Problem: Give back the whole listing exactly as shown.

Raw data:
######

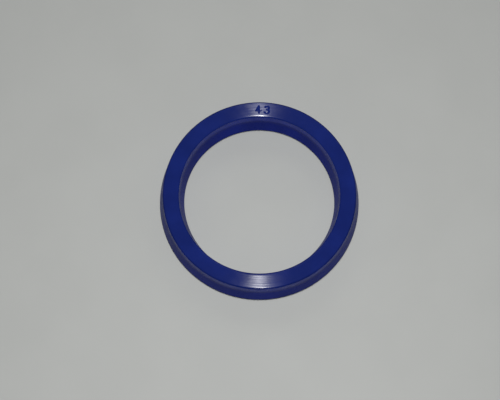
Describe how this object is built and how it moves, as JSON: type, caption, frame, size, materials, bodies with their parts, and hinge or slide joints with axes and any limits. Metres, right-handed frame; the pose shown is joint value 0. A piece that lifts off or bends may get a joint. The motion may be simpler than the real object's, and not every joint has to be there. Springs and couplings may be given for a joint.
{
  "type": "u cup seal",
  "caption": "Blue polyurethane U-cup lip seal: a ring with a flat square heel, lips that flare inwards and outwards, and a rounded groove between them, for a sliding rod or piston.",
  "frame": {"origin": "on the ring's axis, in the plane of the lip ends that the ring rests on", "axes": "+Z along the ring's axis, from the lip ends up to the flat heel face"},
  "size_m": [0.0444, 0.0444, 0.008],
  "materials": {
    "polyurethane": "semi-gloss deep blue cast polyurethane, fine concentric turning marks on the heel face"
  },
  "bodies": {
    "root": {"seal_ring": "polyurethane"}
  },
  "joints": []
}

######

Task solution:
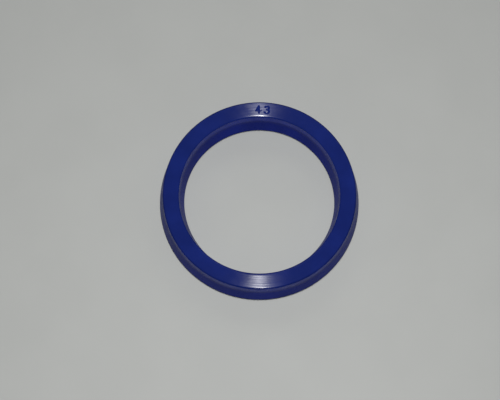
Describe how this object is built and how it moves, as JSON: type, caption, frame, size, materials, bodies with their parts, and hinge or slide joints with axes and any limits. Metres, right-handed frame; the pose shown is joint value 0. A piece that lifts off or bends may get a joint. The motion may be simpler than the real object's, and not every joint has to be there. Springs and couplings may be given for a joint.
{
  "type": "u cup seal",
  "caption": "Blue polyurethane U-cup lip seal: a ring with a flat square heel, lips that flare inwards and outwards, and a rounded groove between them, for a sliding rod or piston.",
  "frame": {"origin": "on the ring's axis, in the plane of the lip ends that the ring rests on", "axes": "+Z along the ring's axis, from the lip ends up to the flat heel face"},
  "size_m": [0.0444, 0.0444, 0.008],
  "materials": {
    "polyurethane": "semi-gloss deep blue cast polyurethane, fine concentric turning marks on the heel face"
  },
  "bodies": {
    "root": {"seal_ring": "polyurethane"}
  },
  "joints": []
}